§ DESCRIPTION OF THE TASK:
Reproduce precisely the lines of the listing below, starting with the line that contains "addIndicatorsAndSensors();" and stopping after the line that contains "cad_parts[node].hide_render = cad_parts[node].hide_viewport"; include nothing else.

§ RAW DATA:
★ ★ ★ ★

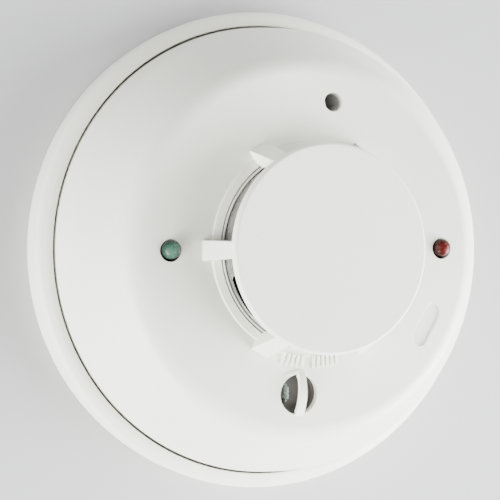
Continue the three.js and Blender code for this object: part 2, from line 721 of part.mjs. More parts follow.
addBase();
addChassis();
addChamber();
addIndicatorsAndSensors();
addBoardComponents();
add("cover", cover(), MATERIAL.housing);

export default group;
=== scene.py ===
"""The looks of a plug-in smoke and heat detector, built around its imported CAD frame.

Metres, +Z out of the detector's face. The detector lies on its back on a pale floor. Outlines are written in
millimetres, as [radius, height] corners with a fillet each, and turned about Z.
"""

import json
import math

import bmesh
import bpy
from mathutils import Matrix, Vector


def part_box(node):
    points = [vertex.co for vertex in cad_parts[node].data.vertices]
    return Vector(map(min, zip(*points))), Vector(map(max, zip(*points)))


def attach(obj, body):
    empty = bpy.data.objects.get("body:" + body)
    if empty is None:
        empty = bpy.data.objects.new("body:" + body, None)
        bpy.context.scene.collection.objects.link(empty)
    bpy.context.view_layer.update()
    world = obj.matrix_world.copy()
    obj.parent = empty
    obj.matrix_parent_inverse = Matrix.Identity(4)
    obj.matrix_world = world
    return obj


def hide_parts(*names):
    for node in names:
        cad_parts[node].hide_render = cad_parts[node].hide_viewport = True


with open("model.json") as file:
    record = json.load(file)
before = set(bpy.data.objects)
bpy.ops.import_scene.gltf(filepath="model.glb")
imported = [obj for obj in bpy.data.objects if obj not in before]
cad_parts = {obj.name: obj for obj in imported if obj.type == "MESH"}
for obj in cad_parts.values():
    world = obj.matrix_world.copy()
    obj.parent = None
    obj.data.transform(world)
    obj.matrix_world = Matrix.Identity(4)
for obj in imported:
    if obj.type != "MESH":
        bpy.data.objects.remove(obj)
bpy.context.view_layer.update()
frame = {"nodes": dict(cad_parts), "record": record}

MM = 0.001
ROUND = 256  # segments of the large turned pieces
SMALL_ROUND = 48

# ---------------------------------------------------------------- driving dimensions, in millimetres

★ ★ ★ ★

§ WRITTEN ANSWER:
addIndicatorsAndSensors();
addBoardComponents();
add("cover", cover(), MATERIAL.housing);

export default group;
=== scene.py ===
"""The looks of a plug-in smoke and heat detector, built around its imported CAD frame.

Metres, +Z out of the detector's face. The detector lies on its back on a pale floor. Outlines are written in
millimetres, as [radius, height] corners with a fillet each, and turned about Z.
"""

import json
import math

import bmesh
import bpy
from mathutils import Matrix, Vector


def part_box(node):
    points = [vertex.co for vertex in cad_parts[node].data.vertices]
    return Vector(map(min, zip(*points))), Vector(map(max, zip(*points)))


def attach(obj, body):
    empty = bpy.data.objects.get("body:" + body)
    if empty is None:
        empty = bpy.data.objects.new("body:" + body, None)
        bpy.context.scene.collection.objects.link(empty)
    bpy.context.view_layer.update()
    world = obj.matrix_world.copy()
    obj.parent = empty
    obj.matrix_parent_inverse = Matrix.Identity(4)
    obj.matrix_world = world
    return obj


def hide_parts(*names):
    for node in names:
        cad_parts[node].hide_render = cad_parts[node].hide_viewport = True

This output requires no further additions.